Our domestic world of "Free to Be... You and Me" songs fell apart a few years after President Ronald Reagan tore the solar panels off the White House. My parents divorced, and I lived with my mom for three years until she moved to Oregon with a lesbian partner, at which point my dad won custody of me. Perhaps that's why I feel such nostalgia for the age of McGovern and my happy early years.

Our home always displayed a giant sheet of burlap on one wall with hundreds of political buttons, including "Teachers for McGovern," "Nurses for McGovern," and even the collector's item "McGovern-Eagleton — Come Home America." (Nearby, there were big 19th-century portraits of earlier Plains political leaders, like the Sioux chief Red Cloud.) These relics entertained me in a way that a television would have in a normal house.

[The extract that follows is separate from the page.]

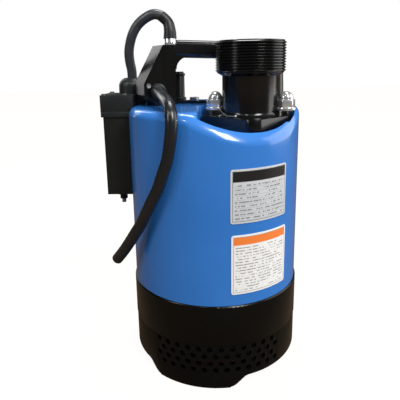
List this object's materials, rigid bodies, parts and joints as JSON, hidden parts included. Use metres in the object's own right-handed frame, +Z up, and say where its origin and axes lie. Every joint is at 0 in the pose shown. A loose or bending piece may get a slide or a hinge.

I grew up rolling my eyes at my dad's endless phone conversations recruiting South Dakota Democratic candidates (by the 1990s, virtually all of them were doomed). At the time, I preferred the cultural politics of abrasive music and weird haircuts. But I inherited my dad's admiration for the anti-corporate farmers with manure-caked boots and the Lakota activists who camped out for months to protest yet another federal taking of their land.

I associated Mr. McGovern's name with sitting through Quonset-hut political gatherings that democratically dragged on and on, with my numb fingers at Easter sunrise vigils protesting the Minuteman missiles embedded in the prairie, with our turntable playing Red Willow Band's song "You Can't Get There From Here."

Mr. McGovern had descended from a proud Plains tradition: the antiwar populism of William Jennings Bryan and the redistributive politics of the Nonpartisan League. He wrote his Ph.D. dissertation on labor militancy during the Colorado Coalfield War of 1913-14.

Yet as I came of age, so did a new political tradition in South Dakota. Senator Larry Pressler, who replaced Senator Abourezk in 1979, attacked Big Bird and PBS long before Mitt Romney found it useful to do so. (Mr. Pressler, a Vietnam veteran, recently endorsed Mr. Obama over Mr. Romney, citing the president's positions on veterans' issues.) The old prairie populism faded as family farmers loosened their alliance with union labor. I felt increasingly out of place in South Dakota, and steadfastly hid the secret of my mom's sexual orientation.

Today, the old liberal Plains folk are tending a thinning row of populist Christian liberalism. Their social gospel has lost ground to anti-abortion and antigay politics. Today the State Senate has 30 Republicans and 5 Democrats. Pundits even suggested our Republican senator, John Thune, as a running mate for Mr. Romney.

On a recent visit home, I watched my dad on the phone once more, futilely trying to persuade President Obama's Sioux Falls office to send a small sign and a few stickers to the Democratic Party storefront in Rapid City, S.D. It turns out Obama for America keeps an office in Sioux Falls largely to recruit volunteers to canvass Sioux City, Iowa, 90 miles away. This is a sensible strategy, I suppose. After all, South Dakota is not "in play."

But perhaps my dad isn't merely quixotic as he recruits candidates in impossible legislative districts. He, like Mr. Bryan and Mr. McGovern, is a man of faith, and it was faith in the promise of justice that sustained those earlier prairie progressives against seemingly hopeless odds. Like farmers, they had to believe the drought would eventually break.